U.S. Department of Labour on Thursday reported that number of individuals filing for initial jobless benefits in the week ended 27th Aug rose by 2,000 to 263,000 from the previous week’s total of 261,000 against the expectation of a rise of 4,000 to 265,000.

U.S. Labour Department on Friday reported that the economy added 151,000 jobs in the month of August, against the expectations for an increase of 180,000 followed by addition of 275,000 in July.
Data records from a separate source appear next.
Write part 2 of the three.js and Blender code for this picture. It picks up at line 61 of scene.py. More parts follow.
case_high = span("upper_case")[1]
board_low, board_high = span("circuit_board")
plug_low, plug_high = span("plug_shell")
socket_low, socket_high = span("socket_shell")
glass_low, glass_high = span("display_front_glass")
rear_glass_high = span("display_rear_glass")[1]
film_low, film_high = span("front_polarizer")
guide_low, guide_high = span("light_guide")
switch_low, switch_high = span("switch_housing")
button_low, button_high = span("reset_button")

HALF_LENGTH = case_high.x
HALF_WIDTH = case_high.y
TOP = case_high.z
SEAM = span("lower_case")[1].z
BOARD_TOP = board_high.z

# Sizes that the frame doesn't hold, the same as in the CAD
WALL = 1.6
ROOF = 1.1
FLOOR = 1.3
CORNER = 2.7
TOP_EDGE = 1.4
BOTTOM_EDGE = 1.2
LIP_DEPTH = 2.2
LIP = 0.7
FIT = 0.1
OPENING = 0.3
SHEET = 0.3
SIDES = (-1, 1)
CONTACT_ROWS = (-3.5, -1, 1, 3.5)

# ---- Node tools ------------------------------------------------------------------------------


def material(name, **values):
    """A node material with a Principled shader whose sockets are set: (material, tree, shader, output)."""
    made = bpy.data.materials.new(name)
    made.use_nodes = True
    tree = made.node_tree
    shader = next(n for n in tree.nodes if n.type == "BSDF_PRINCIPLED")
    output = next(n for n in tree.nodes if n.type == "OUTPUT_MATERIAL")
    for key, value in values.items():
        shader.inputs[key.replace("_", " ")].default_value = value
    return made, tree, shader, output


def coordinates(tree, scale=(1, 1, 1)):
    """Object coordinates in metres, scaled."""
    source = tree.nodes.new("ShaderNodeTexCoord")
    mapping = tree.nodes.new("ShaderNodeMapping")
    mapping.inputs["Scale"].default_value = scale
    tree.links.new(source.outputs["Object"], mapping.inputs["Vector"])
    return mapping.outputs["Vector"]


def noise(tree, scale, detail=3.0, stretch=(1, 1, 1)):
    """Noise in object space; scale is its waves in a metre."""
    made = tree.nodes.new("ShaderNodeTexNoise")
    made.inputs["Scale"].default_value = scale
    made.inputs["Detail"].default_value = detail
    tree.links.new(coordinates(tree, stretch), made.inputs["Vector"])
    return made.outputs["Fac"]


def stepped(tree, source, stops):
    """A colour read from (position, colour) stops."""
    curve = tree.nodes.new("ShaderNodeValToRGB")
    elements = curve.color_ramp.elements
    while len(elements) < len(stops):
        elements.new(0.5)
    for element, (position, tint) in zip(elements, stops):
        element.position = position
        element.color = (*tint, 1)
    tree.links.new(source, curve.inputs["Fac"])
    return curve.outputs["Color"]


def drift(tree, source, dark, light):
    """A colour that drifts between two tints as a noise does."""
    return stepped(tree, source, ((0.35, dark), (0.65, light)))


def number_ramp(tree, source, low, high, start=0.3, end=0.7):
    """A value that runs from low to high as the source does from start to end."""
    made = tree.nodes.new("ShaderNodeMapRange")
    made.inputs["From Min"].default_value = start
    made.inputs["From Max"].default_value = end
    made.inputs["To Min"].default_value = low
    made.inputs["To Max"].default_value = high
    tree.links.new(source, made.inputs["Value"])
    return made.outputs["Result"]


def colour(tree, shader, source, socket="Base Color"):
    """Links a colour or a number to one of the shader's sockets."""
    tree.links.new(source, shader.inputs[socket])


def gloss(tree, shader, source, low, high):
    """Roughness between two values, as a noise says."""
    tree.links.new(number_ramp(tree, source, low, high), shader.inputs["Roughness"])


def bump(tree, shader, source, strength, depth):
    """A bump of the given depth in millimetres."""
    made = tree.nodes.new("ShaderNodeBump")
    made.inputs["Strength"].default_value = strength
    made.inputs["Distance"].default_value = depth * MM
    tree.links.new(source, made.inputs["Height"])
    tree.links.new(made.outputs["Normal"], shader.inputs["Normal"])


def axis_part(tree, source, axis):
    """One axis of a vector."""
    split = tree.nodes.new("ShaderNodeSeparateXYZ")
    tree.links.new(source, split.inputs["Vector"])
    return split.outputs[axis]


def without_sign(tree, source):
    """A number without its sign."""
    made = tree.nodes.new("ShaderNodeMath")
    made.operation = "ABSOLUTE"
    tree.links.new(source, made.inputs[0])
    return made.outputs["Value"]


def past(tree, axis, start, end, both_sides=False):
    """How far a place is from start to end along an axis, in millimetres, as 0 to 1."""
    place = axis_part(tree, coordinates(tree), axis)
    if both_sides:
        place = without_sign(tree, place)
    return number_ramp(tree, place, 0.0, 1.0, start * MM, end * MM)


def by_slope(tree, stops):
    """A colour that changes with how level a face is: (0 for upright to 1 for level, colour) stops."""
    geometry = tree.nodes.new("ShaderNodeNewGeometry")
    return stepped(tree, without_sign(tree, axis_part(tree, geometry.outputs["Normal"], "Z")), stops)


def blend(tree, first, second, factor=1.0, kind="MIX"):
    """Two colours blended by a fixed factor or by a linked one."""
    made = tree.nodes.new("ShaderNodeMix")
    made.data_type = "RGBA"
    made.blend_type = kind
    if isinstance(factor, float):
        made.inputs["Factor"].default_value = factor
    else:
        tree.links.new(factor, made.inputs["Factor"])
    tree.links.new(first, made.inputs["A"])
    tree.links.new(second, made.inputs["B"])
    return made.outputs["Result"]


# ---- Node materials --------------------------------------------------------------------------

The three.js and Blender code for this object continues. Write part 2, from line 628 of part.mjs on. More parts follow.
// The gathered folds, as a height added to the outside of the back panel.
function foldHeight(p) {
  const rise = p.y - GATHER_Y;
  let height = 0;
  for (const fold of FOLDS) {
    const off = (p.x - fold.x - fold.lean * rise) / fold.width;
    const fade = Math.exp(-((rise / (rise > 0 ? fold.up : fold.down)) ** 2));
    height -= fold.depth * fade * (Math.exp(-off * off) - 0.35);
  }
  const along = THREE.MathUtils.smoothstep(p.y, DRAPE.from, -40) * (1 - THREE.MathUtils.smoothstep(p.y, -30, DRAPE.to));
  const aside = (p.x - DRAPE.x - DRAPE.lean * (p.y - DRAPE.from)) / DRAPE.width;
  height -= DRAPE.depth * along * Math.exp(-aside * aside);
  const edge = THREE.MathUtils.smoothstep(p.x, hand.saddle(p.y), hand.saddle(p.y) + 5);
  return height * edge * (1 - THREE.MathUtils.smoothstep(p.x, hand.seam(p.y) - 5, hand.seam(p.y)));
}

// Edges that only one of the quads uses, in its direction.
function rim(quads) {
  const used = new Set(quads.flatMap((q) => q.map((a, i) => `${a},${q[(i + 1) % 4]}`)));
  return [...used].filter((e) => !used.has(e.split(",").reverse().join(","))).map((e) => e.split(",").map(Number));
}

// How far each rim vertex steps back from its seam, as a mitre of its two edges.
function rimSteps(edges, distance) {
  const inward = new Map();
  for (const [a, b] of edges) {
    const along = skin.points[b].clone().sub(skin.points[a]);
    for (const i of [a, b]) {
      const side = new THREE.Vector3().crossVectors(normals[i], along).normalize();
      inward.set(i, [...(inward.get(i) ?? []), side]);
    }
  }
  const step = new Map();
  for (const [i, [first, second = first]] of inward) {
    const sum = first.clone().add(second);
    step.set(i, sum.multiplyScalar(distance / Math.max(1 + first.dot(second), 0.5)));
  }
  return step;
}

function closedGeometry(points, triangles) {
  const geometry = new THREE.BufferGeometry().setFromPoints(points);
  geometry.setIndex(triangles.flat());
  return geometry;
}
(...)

The U.S. unemployment rate remained unchanged at 4.9% missing expectations for a downtick to 4.8%. The report also showed that average hourly earnings rose by 0.1% in the month of August against the expectations of 0.2% increase and after a 0.3% gain in the previous month.
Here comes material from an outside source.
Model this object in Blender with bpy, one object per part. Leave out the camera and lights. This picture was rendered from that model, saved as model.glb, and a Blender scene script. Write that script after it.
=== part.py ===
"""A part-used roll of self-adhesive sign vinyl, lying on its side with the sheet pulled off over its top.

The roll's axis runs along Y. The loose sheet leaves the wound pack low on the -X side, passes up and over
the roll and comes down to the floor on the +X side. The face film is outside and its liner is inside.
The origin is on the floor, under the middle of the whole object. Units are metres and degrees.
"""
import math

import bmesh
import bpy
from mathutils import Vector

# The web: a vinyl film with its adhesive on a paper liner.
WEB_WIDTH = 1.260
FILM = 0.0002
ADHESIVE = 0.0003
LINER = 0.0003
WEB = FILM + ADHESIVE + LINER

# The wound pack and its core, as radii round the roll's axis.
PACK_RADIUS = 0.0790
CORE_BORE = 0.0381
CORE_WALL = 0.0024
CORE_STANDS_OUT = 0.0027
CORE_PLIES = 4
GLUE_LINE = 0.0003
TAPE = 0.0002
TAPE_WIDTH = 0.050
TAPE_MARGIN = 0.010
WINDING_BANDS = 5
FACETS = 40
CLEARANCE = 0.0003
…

The Bureau of Economic Analysis reported that the U.S. trade deficit narrowed to USD 39.47 billion in the month of July from USD 44.66 billion in June against the expectation of the trade deficit to narrow to USD 42.70 billion.

Brazilian Real appreciated by 0.27% against USD last week as president Dilma Rousseff was impeached, paving the way for a fundamental shift in economic policy after the country sank into its deepest recession in a century. Congress had begun impeachment proceedings last December on allegations that Rousseff used accounting tricks to mask the size of a budget deficit.

GBP appreciated by 1.2% against USD last week on the back of the manufacturing PMI report, which rose to its strongest level since October 2015. Data showed that the index rose to 53.3 in the month of August from 48.3 in July and against the expectation of slight uptick to 49.

Asian currencies were largely mixed against the USD last week. Australian Dollar appreciated by 0.12%, New Zealand Dollar appreciated by 0.69%, Japanese Yen depreciated by 2% against the USD and by 1.69% against the Euro. South Korean Won depreciated by 0.31%, Philippines Peso depreciated by 0.70%, Indonesian Rupiah depreciated by 0.26%, Indian Rupee appreciated by 0.35% against the USD and by 1.18% against the Euro, Chinese Yuan depreciated by 0.16%, Malaysian Ringgit depreciated by 1.77% and Thai Baht appreciated by 0.10%.